I remember watching this movie in a theater back in 1995. After about two hours, a woman asked someone sitting close to her, “Do you know how long this movie is?”. He did know, told her and the woman just left. Some people don’t have the stomach for a story that needs time to evolve. In fact, I underestimated the film as well back then, thinking the story didn’t really need three hours. After watching it again now, twenty years later, I have to correct myself – this is a first-rate action-thriller.
A killing that changes everything
In Los Angeles, Neil McCauley (Robert De Niro) and his team of robbers hit an armored car and steal $1.6 million in bonds. However, the newest member of the team (Ted Levine) kills one of the guards, which changes everything; the other robbers shoot the remaining guards so as not to leave witnesses. McCauley wanted a “clean” hit and tries to kill this unreliable new team member, but he escapes.

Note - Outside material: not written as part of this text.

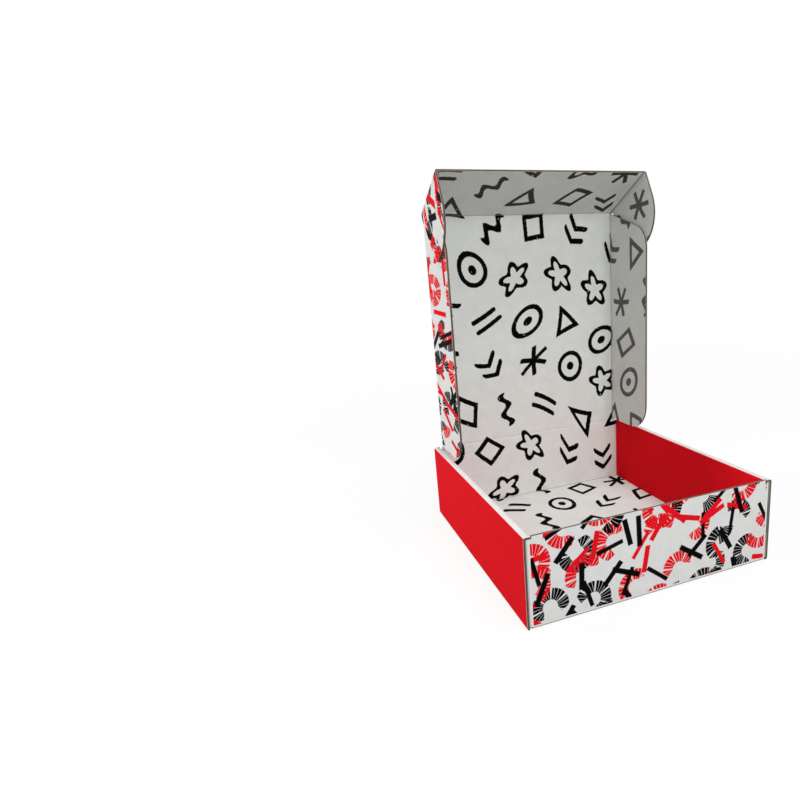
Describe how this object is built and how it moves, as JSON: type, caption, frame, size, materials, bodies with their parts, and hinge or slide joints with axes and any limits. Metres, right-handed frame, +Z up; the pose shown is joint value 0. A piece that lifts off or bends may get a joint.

Police detective Vincent Hanna (Al Pacino) is on the case and it doesn’t take him long to figure out who are responsible for the hit and the murders. Capturing McCauley and his team, who are very good at what they do, is another thing though.
First attempt: A TV movie
Director Michael Mann wrote this story in 1979 and had hopes of turning it into a movie after making Thief (1981). The first attempt was made for TV, called L.A. Takedown and aired on NBC in 1989; this was after Mann’s success with Miami Vice and NBC’s original hope was to turn the concept into another hit show. That didn’t happen – which is good, because in the mid-90s, Mann had built enough clout as a filmmaker to talk two huge movie stars into playing the leads in a more ambitious big-screen version.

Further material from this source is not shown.